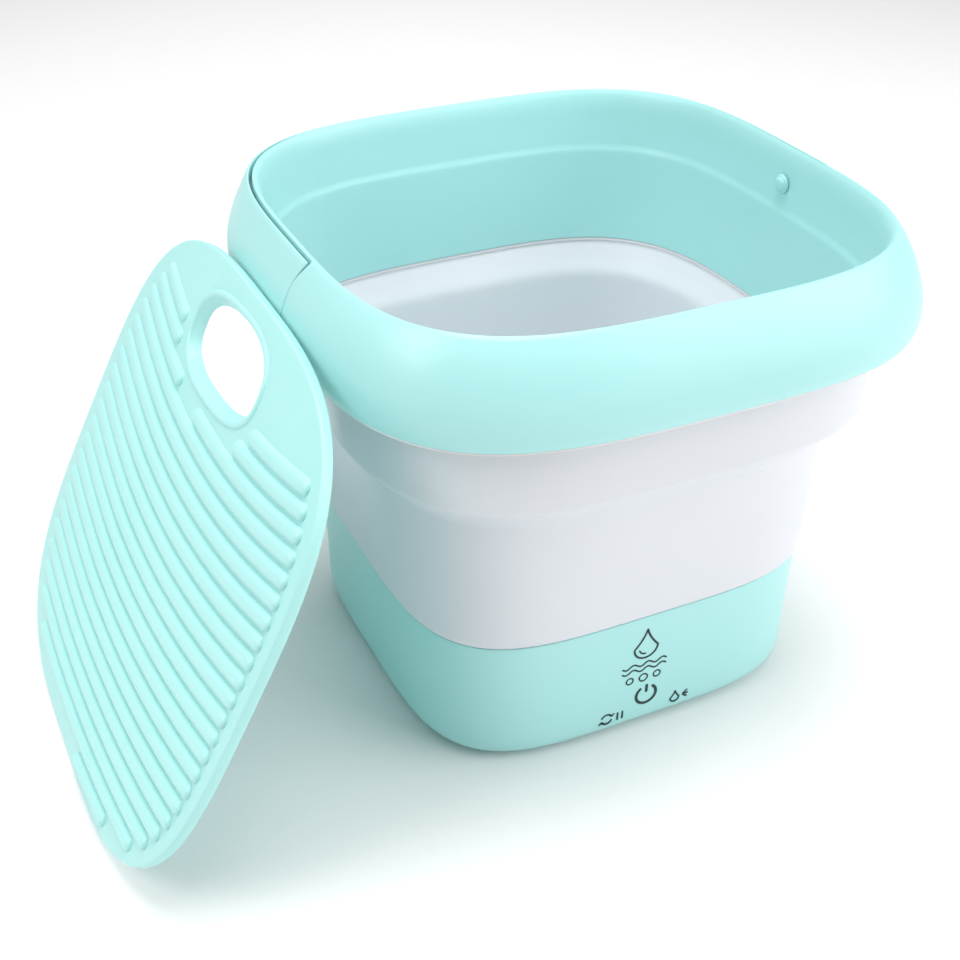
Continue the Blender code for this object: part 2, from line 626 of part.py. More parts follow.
HOLE_AT, HOLE_A, HOLE_B, HOLE_TURN = (-0.0055, 0.1015), 0.0510, 0.0250, math.radians(3.0)


def rib_line(k, s):
    """Height on the board of rib k's middle at s across it: a shallow smile whose lowest place moves left rib by rib."""
    curl = 1.1 - 0.0286 * k
    s0 = 0.018 - 0.0024 * k
    return 0.103 - RIB_PITCH * k - curl * ((0.136 - s0) ** 2 - (s - s0) ** 2)


def on_ribbed_area(s, t):
    """Inside the board's even margin, and clear of the hand hole."""
    board = abs(s / (BOARD_A - RIB_MARGIN)) ** BOARD_N + abs(t / (BOARD_B - RIB_MARGIN)) ** BOARD_N
    grip = abs((s - HOLE_AT[0]) / (HOLE_A + 0.0095)) ** 2.6 + abs((t - HOLE_AT[1]) / (HOLE_B + 0.0095)) ** 2.6
    return board < 1 and grip > 1


spans = []
for k in range(RIB_COUNT):
    start = None
    for i in range(-140, 142):
        s = i * 0.001
        if on_ribbed_area(s, rib_line(k, s)):
            start = s if start is None else start
        else:
            if start is not None and s - start > 0.012:
                spans.append((k, start, s - 0.001))
            start = None

ribs = bmesh.new()
for k, start, end in spans:
    count = 2 if end - start < 0.1 else 5
    rows = []
    for i in range(count + 2):
        # the first and last stations are pulled in and down, so that each rib ends in a slope
        share = min(1.0, max(0.0, (i - 0.5) / (count - 0.0))) if 0 < i < count + 1 else (0.0 if i == 0 else 1.0)
        s = start + (end - start) * share
        thin = 0.45 if i in (0, count + 1) else 1.0
        t = rib_line(k, s)
        rows.append(
            [ribs.verts.new((s, t + w * RIB_W / 2 * thin, z)) for w, z in ((-1, -0.0008), (-0.55, RIB_H * (0.3 if thin < 1 else 1)), (0.55, RIB_H * (0.3 if thin < 1 else 1)), (1, -0.0008))]
        )
    ribs.faces.new(rows[0])
    ribs.faces.new(rows[-1])
    for near, far in zip(rows, rows[1:]):
        for q in range(4):
            p = (q + 1) % 4
            ribs.faces.new((near[q], near[p], far[p], far[q]))
rib_tool = mesh_object("washboard_ribs", ribs, cutter=True)
rib_tool.matrix_world = board_place
cut(washboard, rib_tool, "UNION")

hole = bmesh.new()
hole_loops = [
    [hole.verts.new((x, y, z)) for x, y in squircle(HOLE_A + grow, 2.6, 32, HOLE_B + grow)]
    for grow, z in ((-0.0015, -0.012), (-0.0015, -0.0020), (0.0015, 0.0010), (0.0030, 0.0040))
]
hole.faces.new(hole_loops[0])
hole.faces.new(hole_loops[-1])
for low, high in zip(hole_loops, hole_loops[1:]):
    for i in range(32):
        j = (i + 1) % 32
        hole.faces.new((low[i], low[j], high[j], high[i]))
hole_tool = mesh_object("hand_hole", hole, cutter=True)
hole_tool.matrix_world = board_place @ Matrix.Translation((*HOLE_AT, 0)) @ Matrix.Rotation(HOLE_TURN, 4, "Z")
cut(washboard, hole_tool)
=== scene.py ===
import json
import math

import bmesh
import bpy
import numpy as np
from mathutils import Matrix, Vector


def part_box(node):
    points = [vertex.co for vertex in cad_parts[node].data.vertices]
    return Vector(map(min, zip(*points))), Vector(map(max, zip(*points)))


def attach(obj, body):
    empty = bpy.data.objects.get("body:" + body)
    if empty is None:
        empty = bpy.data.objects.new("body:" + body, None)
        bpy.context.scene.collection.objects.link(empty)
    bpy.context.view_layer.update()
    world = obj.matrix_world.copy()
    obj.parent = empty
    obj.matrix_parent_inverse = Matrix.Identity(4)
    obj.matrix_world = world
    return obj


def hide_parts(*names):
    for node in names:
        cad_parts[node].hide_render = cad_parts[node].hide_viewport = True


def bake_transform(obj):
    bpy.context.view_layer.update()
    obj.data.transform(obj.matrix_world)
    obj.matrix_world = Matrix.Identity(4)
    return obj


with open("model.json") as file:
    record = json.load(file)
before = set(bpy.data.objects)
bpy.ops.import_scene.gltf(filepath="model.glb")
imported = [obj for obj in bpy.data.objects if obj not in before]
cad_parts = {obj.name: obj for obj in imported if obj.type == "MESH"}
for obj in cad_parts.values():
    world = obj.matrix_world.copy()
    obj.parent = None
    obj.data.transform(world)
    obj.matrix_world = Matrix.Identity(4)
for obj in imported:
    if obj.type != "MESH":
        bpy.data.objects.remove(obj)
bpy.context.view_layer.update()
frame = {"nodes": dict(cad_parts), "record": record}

# ------------------------------------------------------------------ frame facts
lo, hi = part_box("base_shell")
WX = (lo.x + hi.x) / 2  # the bucket's axis
BASE_N, RIM_N = 4.15, 3.47
N = 144  # points round a squircle

PIVOT = Vector((WX, -0.0005, 0.2530))
BOARD_TILT = math.radians(27.85)
BOARD_A, BOARD_B, BOARD_N, BOARD_T = 0.1475, 0.1385, 3.47, 0.0060
BOARD = Matrix.Translation((-0.2311 + WX, -0.0006, 0.12495)) @ Matrix(
    (
        (0, math.sin(BOARD_TILT), -math.cos(BOARD_TILT)),
        (-1, 0, 0),
        (0, math.cos(BOARD_TILT), math.sin(BOARD_TILT)),
    )
).to_4x4()


def plan_n(z):
    share = min(1.0, max(0.0, (z - 0.0802) / 0.1))
    return BASE_N + (RIM_N - BASE_N) * share


# ------------------------------------------------------------------ materials
def tree_of(mat):
    mat.use_nodes = True
    tree = mat.node_tree
    return tree, tree.nodes["Principled BSDF"]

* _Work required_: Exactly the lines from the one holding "hole = bmesh.new()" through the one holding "bpy.data.objects.remove(obj)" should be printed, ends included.

* _Completed exercise_:
hole = bmesh.new()
hole_loops = [
    [hole.verts.new((x, y, z)) for x, y in squircle(HOLE_A + grow, 2.6, 32, HOLE_B + grow)]
    for grow, z in ((-0.0015, -0.012), (-0.0015, -0.0020), (0.0015, 0.0010), (0.0030, 0.0040))
]
hole.faces.new(hole_loops[0])
hole.faces.new(hole_loops[-1])
for low, high in zip(hole_loops, hole_loops[1:]):
    for i in range(32):
        j = (i + 1) % 32
        hole.faces.new((low[i], low[j], high[j], high[i]))
hole_tool = mesh_object("hand_hole", hole, cutter=True)
hole_tool.matrix_world = board_place @ Matrix.Translation((*HOLE_AT, 0)) @ Matrix.Rotation(HOLE_TURN, 4, "Z")
cut(washboard, hole_tool)
=== scene.py ===
import json
import math

import bmesh
import bpy
import numpy as np
from mathutils import Matrix, Vector


def part_box(node):
    points = [vertex.co for vertex in cad_parts[node].data.vertices]
    return Vector(map(min, zip(*points))), Vector(map(max, zip(*points)))


def attach(obj, body):
    empty = bpy.data.objects.get("body:" + body)
    if empty is None:
        empty = bpy.data.objects.new("body:" + body, None)
        bpy.context.scene.collection.objects.link(empty)
    bpy.context.view_layer.update()
    world = obj.matrix_world.copy()
    obj.parent = empty
    obj.matrix_parent_inverse = Matrix.Identity(4)
    obj.matrix_world = world
    return obj


def hide_parts(*names):
    for node in names:
        cad_parts[node].hide_render = cad_parts[node].hide_viewport = True


def bake_transform(obj):
    bpy.context.view_layer.update()
    obj.data.transform(obj.matrix_world)
    obj.matrix_world = Matrix.Identity(4)
    return obj


with open("model.json") as file:
    record = json.load(file)
before = set(bpy.data.objects)
bpy.ops.import_scene.gltf(filepath="model.glb")
imported = [obj for obj in bpy.data.objects if obj not in before]
cad_parts = {obj.name: obj for obj in imported if obj.type == "MESH"}
for obj in cad_parts.values():
    world = obj.matrix_world.copy()
    obj.parent = None
    obj.data.transform(world)
    obj.matrix_world = Matrix.Identity(4)
for obj in imported:
    if obj.type != "MESH":
        bpy.data.objects.remove(obj)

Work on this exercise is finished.